Il fallait voir à la télévision ces participants à « la Manif pour tous » au regard de lapins pris dans les phares d'une voiture, sommés par des journalistes à répondre sur leurs convictions et qui protestaient sur leurs grands dieux de ne pas être des réacs ne comprenant pas qu'ils étaient déjà collés dans le même sac que les adhérents de « Civitas ». Il fallait les voir se refuser à être eux-mêmes, à s'affirmer en dehors de « l'entre-soi » rassurant de l'école privé (Hors Contrat ou pas) ou de la messe dominicale dans une paroisse à peine conciliaire ou conciliaire à plein régime. D'autres jeunes gens sages refusant de se dire de droite, ce qu'ils sont bel et bien, ont inventé le concept d'anarchisme chrétien, une idée de premier de la classe d'école catholique justement, ne voulant rien dire à part une chose que l'on ne s'accepte pas tel que l'on est.

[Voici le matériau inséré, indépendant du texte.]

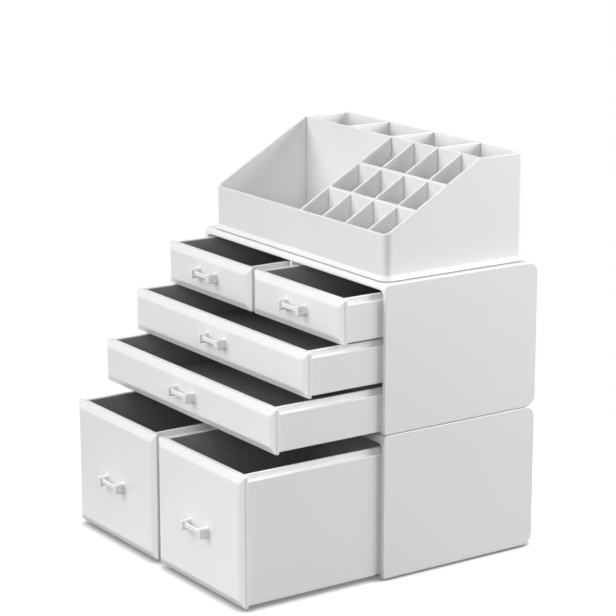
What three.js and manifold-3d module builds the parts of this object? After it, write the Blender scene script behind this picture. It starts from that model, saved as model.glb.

En France, on aime bien classer les écrivains dans des petites boîtes hermétiques. Philippe Muray est réputé réactionnaire car il n'aimait pas le ridicule absolu de l'époque, sa vacuité intellectuelle, ses prétentions à une modernité qui serait l'émanation d'un progrès progressiste constant de l'humanité que l'on peut d'ailleurs constater quotidiennement depuis que nous sommes passés de « l'ombre à la lumière » en 1789. Philippe Muray n'était pourtant pas « de droite », sans être vraiment « de gauche » non plus. Il était surtout d'abord et avant tout un auteur indépendant et lucide sur les ridicules de la société dans laquelle il vivait, une société s'imaginant à la fin de l'histoire par vanité insigne, une société où l'adulte rêve de retomber en enfance et a une peur panique de la maturité.